Onde as Pêras Caem, Nana Ekvtimishvili

Ekvtimishvili, Nana (2022). Onde as Pêras Caem. Dom Quixote.

Tradução: Maria do Carmo Figueira

Nº de páginas: 160

Início da leitura: 01/06/2022

Fim da leitura: 02/06/2022

SINOPSE

Lela, a protagonista deste romance, tem duas certezas na vida: a de que o seu professor de História tem de morrer e a de que ela precisa de começar uma vida nova para lá desse campo onde as peras caem.

Numa Geórgia recém-independente, nos arredores de Tbilisi, fica uma casa apalaçada onde funciona uma instituição que acolhe órfãos e crianças com deficiência mental. É conhecida por Escola dos Idiotas, ainda que a maioria dos que hoje ali vivem - como o pequeno Irakli - tenham sido simplesmente abandonados pelas mães por desespero e não sofram de qualquer doença mental. Porém, em lugar de serem acarinhadas e educadas, as crianças da Escola dos Idiotas recebem dos professores sobretudo lições de negligência e abuso.

Com dezoito anos feitos, Lela já tem idade para poder deixar o estabelecimento, mas está lá há tanto tempo que não se lembra de ter tido família. E, não sabendo para onde ir, aceita um trabalho na instituição para poder planear à vontade a sua vingança suprema e, ao mesmo tempo, preparar a adoção de Irakli por um casal norte-americano. Mas nem tudo corre como planeado…

Este é um retrato poderoso, mas sem sentimentalismos, de um grupo de jovens que se defendem mutuamente da crueldade do mundo dos adultos. Premiado e aplaudido pela crítica e pelo público, ficará seguramente na memória de todos os leitores.

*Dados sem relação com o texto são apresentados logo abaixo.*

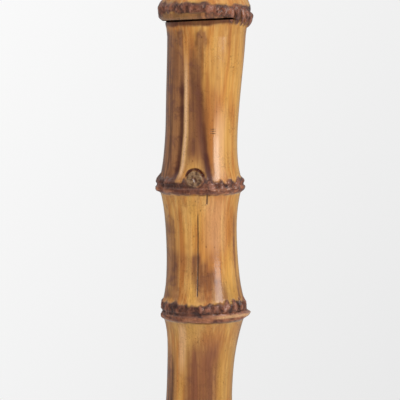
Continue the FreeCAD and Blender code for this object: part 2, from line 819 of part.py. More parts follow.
def snuffer_rivet():
    """Rivet through the strap and the top of the cup, with a head on each side."""
    under = HINGE_Z + CUP_HEIGHT - CUP_WALL - FIT
    over = HINGE_Z + CUP_HEIGHT + 2 * FIT + STRAP_THICK
    return turned([
        (0, under - RIVET_HEAD_THICK),
        (RIVET_HEAD, under - RIVET_HEAD_THICK),
        (RIVET_HEAD, under),
        (RIVET_RADIUS, under),
        (RIVET_RADIUS, over),
        (RIVET_HEAD, over),
        (RIVET_HEAD / 2, over + RIVET_HEAD_THICK),
        (0, over + RIVET_HEAD_THICK),
    ])


# ---- Assembly ---------------------------------------------------------------------


def head_pieces():
    """The repeated pieces of the woven head, by name."""
    pieces = {}
    for i, solid in enumerate(evenly(splint(), SPLINT_COUNT)):
        pieces[f"splint_{i + 1:02d}"] = solid
    lows = [LOWER_WEFT_Z + WEFT_PITCH * i for i in range(LOWER_WEFTS)]
    lows += [UPPER_WEFT_Z + WEFT_PITCH * i for i in range(UPPER_WEFTS)]
    for i, low in enumerate(lows):
        pieces[f"weft_band_{i + 1}"] = weft(low, i % 2)
    inner_face, outer_face = hoop_radii()
    pieces["rim_hoop_inner"] = rim_hoop(inner_face - HOOP_THICK)
    pieces["rim_hoop_outer"] = rim_hoop(outer_face)
    return pieces


def assembly():
    return {
        "ground_spike": ground_spike(),
        "foot_ferrule": foot_ferrule(),
        "foot_plug": foot_plug(),
        "ferrule_brads": ferrule_brads(),
        "lower_pole": lower_pole(),
        "upper_pole": upper_pole(),
        "joint_dowel": joint_dowel(),
        **head_pieces(),
        "rim_brads": rim_brads(),
        "pole_binding": pole_binding(),
        "seat_disc": seat_disc(),
        "seat_screw": turned(seat_screw_outline(0)),
        "canister_base": canister_base(),
        "canister_wall": canister_wall(),
        "canister_lid": canister_lid(),
        "filler_neck": filler_neck(),
        "cap_gasket": cap_gasket(),
        "burner_plate": burner_plate(),
        "wick_tube": wick_tube(),
        "screw_collar": screw_collar(),
        "wick": wick(),
        "snuffer_bracket": snuffer_bracket(),
        "hinge_pin": hinge_pin(),
        "snuffer_strap": snuffer_strap(),
        "snuffer_cup": snuffer_cup(),
        "snuffer_rivet": snuffer_rivet(),
    }


def main():
    os.makedirs("parts", exist_ok=True)
    for name, shape in assembly().items():
        box = shape.BoundBox
        print(f"{name:16s} solids {len(shape.Solids)} valid {shape.isValid()} "
              f"volume {shape.Volume:10.1f} z {box.ZMin:8.2f} to {box.ZMax:8.2f}")
        shape.exportStep(f"parts/{name}.step")


main()
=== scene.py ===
"""Garden torch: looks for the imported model, in metres, in the model's own frame.

Both culm sections are rebuilt as dense meshes with their root rings, scorching and
branch scar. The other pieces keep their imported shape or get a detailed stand-in.
Angles on a culm are measured from its front (-Y) towards +X, heights in millimetres.
"""

import math

import bpy
import numpy as np
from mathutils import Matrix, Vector


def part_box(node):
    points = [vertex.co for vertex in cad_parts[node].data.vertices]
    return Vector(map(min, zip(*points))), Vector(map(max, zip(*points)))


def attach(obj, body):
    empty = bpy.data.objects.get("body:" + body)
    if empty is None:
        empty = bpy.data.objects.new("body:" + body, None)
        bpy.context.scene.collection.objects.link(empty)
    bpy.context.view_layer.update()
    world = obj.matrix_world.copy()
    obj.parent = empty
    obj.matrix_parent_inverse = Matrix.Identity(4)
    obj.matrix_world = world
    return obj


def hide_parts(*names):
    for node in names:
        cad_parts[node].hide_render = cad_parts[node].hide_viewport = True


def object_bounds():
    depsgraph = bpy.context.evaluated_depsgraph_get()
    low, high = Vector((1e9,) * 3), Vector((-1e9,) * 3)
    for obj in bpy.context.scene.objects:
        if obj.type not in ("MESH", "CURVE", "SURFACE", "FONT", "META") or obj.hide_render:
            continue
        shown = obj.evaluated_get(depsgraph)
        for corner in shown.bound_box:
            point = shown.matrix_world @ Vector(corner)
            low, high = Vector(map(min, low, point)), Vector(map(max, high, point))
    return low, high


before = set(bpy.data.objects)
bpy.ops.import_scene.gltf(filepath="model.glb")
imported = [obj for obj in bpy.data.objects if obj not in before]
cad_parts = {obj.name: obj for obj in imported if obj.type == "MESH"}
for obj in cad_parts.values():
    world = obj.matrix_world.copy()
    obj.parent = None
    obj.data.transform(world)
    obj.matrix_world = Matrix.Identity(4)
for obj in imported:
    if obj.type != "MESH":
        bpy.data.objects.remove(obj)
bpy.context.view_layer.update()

MM = 0.001
JOINT = 600.0


def srgb(r, g, b):
    """Linear colour from sRGB components of 0 to 255."""
    def line(c):
        c /= 255
        return c / 12.92 if c <= 0.04045 else ((c + 0.055) / 1.055) ** 2.4

    return line(r), line(g), line(b), 1.0


def added(name, data):
    """New object in the scene for a mesh, lamp or camera."""
    thing = bpy.data.objects.new(name, data)
    bpy.context.collection.objects.link(thing)
    return thing


# ---- Materials ----


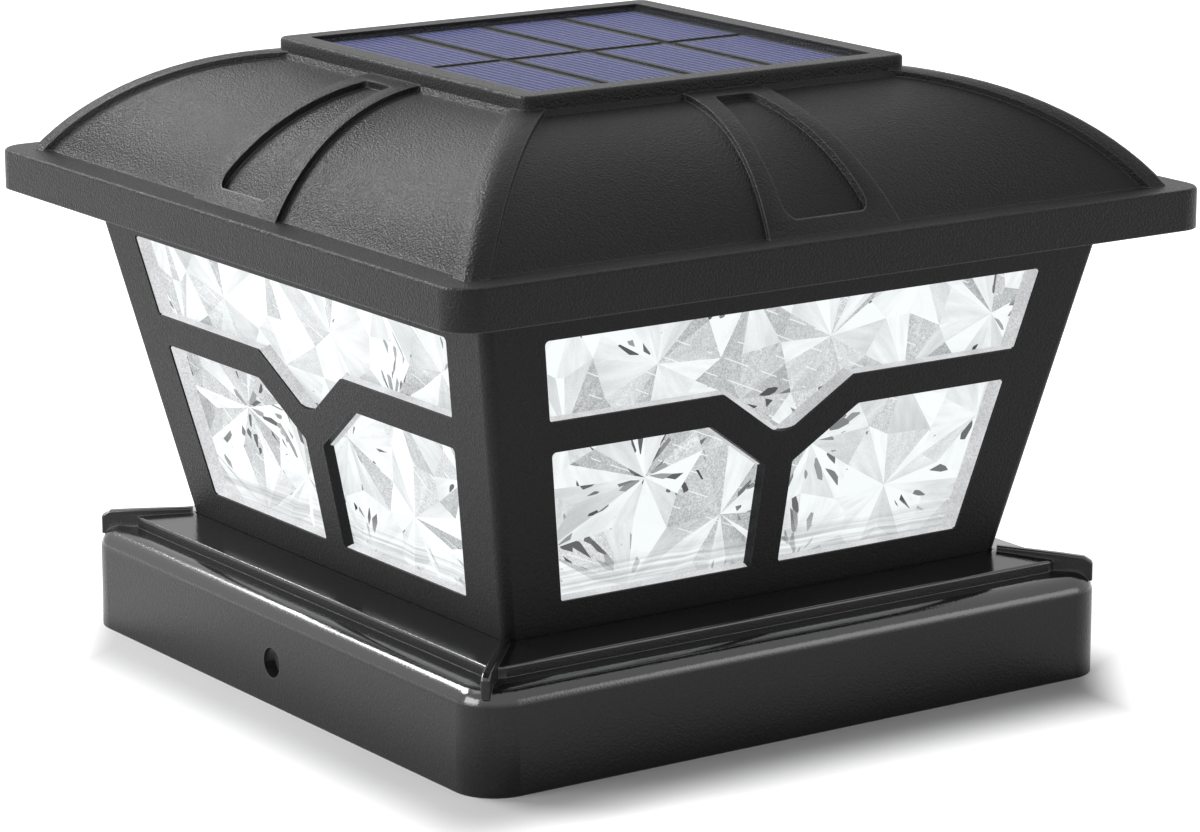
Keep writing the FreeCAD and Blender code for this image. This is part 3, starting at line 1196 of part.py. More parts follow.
def battery_cover():
    """Flat cover in the rails, with ribs for a finger."""
    top = DECK_LOW_Z - COVER_GAP
    low = top - COVER_PLATE_T
    body = block(-COVER_HALF_X, COVER_HALF_X, COVER_LOW_Y, COVER_HIGH_Y, low, top)
    body = body.makeFillet(COVER_CORNER_R, edges_where(body, on_level((low + top) / 2)))
    ribs = []
    for i in range(GRIP_COUNT):
        y = (COVER_LOW_Y + COVER_HIGH_Y) / 2 + (i - (GRIP_COUNT - 1) / 2) * GRIP_PITCH
        ribs.append(plate(GRIP_HALF_X, GRIP_T / 2, GRIP_R, low - GRIP_H, low + ROOT, 0, y))
    return body.fuse(ribs)


def button_flange_top():
    return DECK_TOP_Z + BUTTON_FLOAT + BUTTON_FLANGE_T


def power_button():
    """Round cap under the deck, flange above it, and the stem in the switch."""
    low = DECK_LOW_Z - BUTTON_PROUD
    flange_low = DECK_TOP_Z + BUTTON_FLOAT
    cap = rod(BUTTON_R, low, flange_low + ROOT, BUTTON_X, BUTTON_Y)
    cap = cap.makeFillet(BUTTON_EDGE_R, edges_where(cap, on_level(low)))
    flange = rod(BUTTON_FLANGE_R, flange_low, button_flange_top(), BUTTON_X, BUTTON_Y)
    stem = rod(STEM_R, button_flange_top() - ROOT, button_flange_top() + STEM_L, BUTTON_X, BUTTON_Y)
    return cap.fuse([flange, stem])


# ---------------------------------------------------------------- write every sub-part

os.makedirs("parts", exist_ok=True)

save("base_collar", base_collar())
save("base_gasket", base_gasket())
save("base_screws", base_screws())
save("floor_reflector", floor_reflector())
save("lantern_frame", lantern_frame())
for quarter, side in enumerate(("front", "right", "back", "left")):
    save("diffuser_" + side, turned(diffuser(), quarter))
save("frame_screws", frame_screws())
save("roof_cap", roof_cap())
save("roof_soffit", roof_soffit())
save("roof_screws", roof_screws())
save("roof_reflector", roof_reflector())
save("reflector_screws", reflector_screws())
save("solar_backing", solar_backing())
for number, (cell_x, cell_y) in enumerate(cell_places(), start=1):
    save("solar_cell_" + str(number), solar_cell(cell_x, cell_y))
save("solar_cover", solar_cover())
save("solar_gasket", solar_gasket())
save("solar_lead_red", solar_lead(-1))
save("solar_lead_black", solar_lead(1))
save("engine_housing", engine_housing())
save("housing_screws", housing_screws())
save("led_board", led_board())
for number, (led_x, led_y) in enumerate(led_places(), start=1):
    save("led_" + str(number), led(led_x, led_y))
save("led_board_screws", led_board_screws())
save("board_pins", board_pins())
save("control_board", control_board())
save("board_screws", board_screws())
save("driver_chip", driver_chip())
save("boost_inductor", boost_inductor())
save("storage_capacitor", storage_capacitor())
save("switch_body", switch_body())
save("battery_cell", battery_cell())
save("contact_positive", contact_positive())
save("contact_negative", contact_negative())
save("battery_cover", battery_cover())
save("power_button", power_button())
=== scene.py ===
import math

import bpy
import numpy as np
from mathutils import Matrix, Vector
from mathutils.geometry import delaunay_2d_cdt


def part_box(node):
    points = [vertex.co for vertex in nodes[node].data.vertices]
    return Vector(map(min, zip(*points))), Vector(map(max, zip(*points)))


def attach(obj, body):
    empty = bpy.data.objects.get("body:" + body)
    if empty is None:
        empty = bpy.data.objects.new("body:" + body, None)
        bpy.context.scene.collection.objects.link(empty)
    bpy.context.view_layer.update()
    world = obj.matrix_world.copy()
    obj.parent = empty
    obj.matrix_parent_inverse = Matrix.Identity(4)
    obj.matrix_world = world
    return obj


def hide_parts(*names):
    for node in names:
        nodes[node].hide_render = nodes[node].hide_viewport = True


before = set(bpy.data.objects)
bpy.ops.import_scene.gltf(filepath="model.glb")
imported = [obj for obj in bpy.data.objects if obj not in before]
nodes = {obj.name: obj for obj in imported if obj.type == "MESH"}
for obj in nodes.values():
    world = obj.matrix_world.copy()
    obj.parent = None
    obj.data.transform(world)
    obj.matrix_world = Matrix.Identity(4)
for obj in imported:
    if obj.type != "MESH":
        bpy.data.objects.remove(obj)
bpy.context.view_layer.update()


# ------------------------------------------------------------------ the studio
# White paper in a plain white room, lit by a large soft lamp on the left, a weak one on the right, one overhead and
# a long one high behind. A small lamp under the floor lights only the inside of the base, for views from below.
# The camera stands where the photograph's stood.

def node(tree, kind, feeds=None, **settings):
    """One shader node. feeds gives a value, or the socket to link, for each named or numbered input."""
    made = tree.nodes.new("ShaderNode" + kind)
    for name, value in settings.items():
        setattr(made, name, value)
    for key, value in (feeds or {}).items():
        if isinstance(value, bpy.types.NodeSocket):
            tree.links.new(value, made.inputs[key])
        else:
            made.inputs[key].default_value = value
    return made


def blank_material(name):
    """A node material with nothing in it, and its node tree."""
    material = bpy.data.materials.new(name)
    material.use_nodes = True
    material.node_tree.nodes.clear()
    return material, material.node_tree


def show(tree, shader):
    """Links a shader to the material's output."""
    node(tree, "OutputMaterial", {"Surface": shader})


def seen_ray(tree):
    """1 for the rays that show the room itself: from the camera, off a gloss or through glass."""
    path = node(tree, "LightPath")
    straight = node(tree, "Math", {0: path.outputs["Is Camera Ray"], 1: path.outputs["Is Glossy Ray"]},
                    operation="MAXIMUM")
    return node(tree, "Math", {0: straight.outputs[0], 1: path.outputs["Is Transmission Ray"]},
                operation="MAXIMUM").outputs[0]


# The floor's glow is dimmed inside the square below as a painted shadow round the base; the lit paper takes the lamps'
# real shadow besides.
shadow_shift = 0.008                        # the shadow's middle lies this far towards -X and -Y
shadow_from, shadow_to = 0.072, 0.098       # it fades out between these distances from its middle, square all round
corner_from, corner_to = 0.096, 0.110       # and between these past the two side corners
shadow_round = 0.012                        # rounding of the fading square's corners
sideways = (0.825, -0.565, 0.0)             # level direction through the two side corners, as photographed
paper_white = 0.95                          # glow of the paper beyond the shadow
under_base = 0.072                          # half-width of the part of the floor that the base hides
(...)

Este é um livro extremamente cru e direto, diria mesmo “sem rodeios”, sem floreados, com o foco numa situação que nos constrange, que preferiríamos não conhecer, porque magoa e choca e abala.

A autora parte de uma escola real, muito perto da sua casa – uma escola para crianças com deficiência, que acolhia também crianças abandonadas pelos pais. Era conhecida no bairro como a “Escola dos Idiotas”.

As negligências, os abusos, a violência entre pares, que marcaram estas crianças para sempre, chegam até nós de forma chocante, sobretudo se atendermos à idade destas crianças, entre os 6 e 18, que supostamente deveriam estar felizes, nos seus lares, a brincar, a serem simplesmente crianças. Depois, os desaparecimentos de algumas crianças a que as que permanecem vão assistindo. Por fim, o parco sucesso destas crianças nas suas vidas futuras, o passarem ali “toda uma vida”…

Para além da fome, da pobreza em que vivem, há o constante medo, os abusos sexuais, a indiferença dos pais que, ao encontrarem outras vidas, se descartam destes “filhos sem préstimo”.

As personagens são convincentes e, por alguma razão, tocou-me particularmente Irakli que vai tentando sempre manter vivo o sonho de que a mãe vai regressar para o levar, mesmo quando esta se muda para o estrangeiro. Contacta-a por telefone, com a ajuda da protagonista, Lela, acreditando no que a mãe lhe vai prometendo, que na “próxima semana” irá busca-lo. Lela também é cativante, porque, tendo-se tornado forte à custa de muito sofrimento, vai tentando sempre proteger os mais novos.

Um livro nomeado para o Man Booker Prize, que venceu o Prémio de melhor romance georgiano, o Saba Literary Prize, o Litera Prize, que merece ser lido.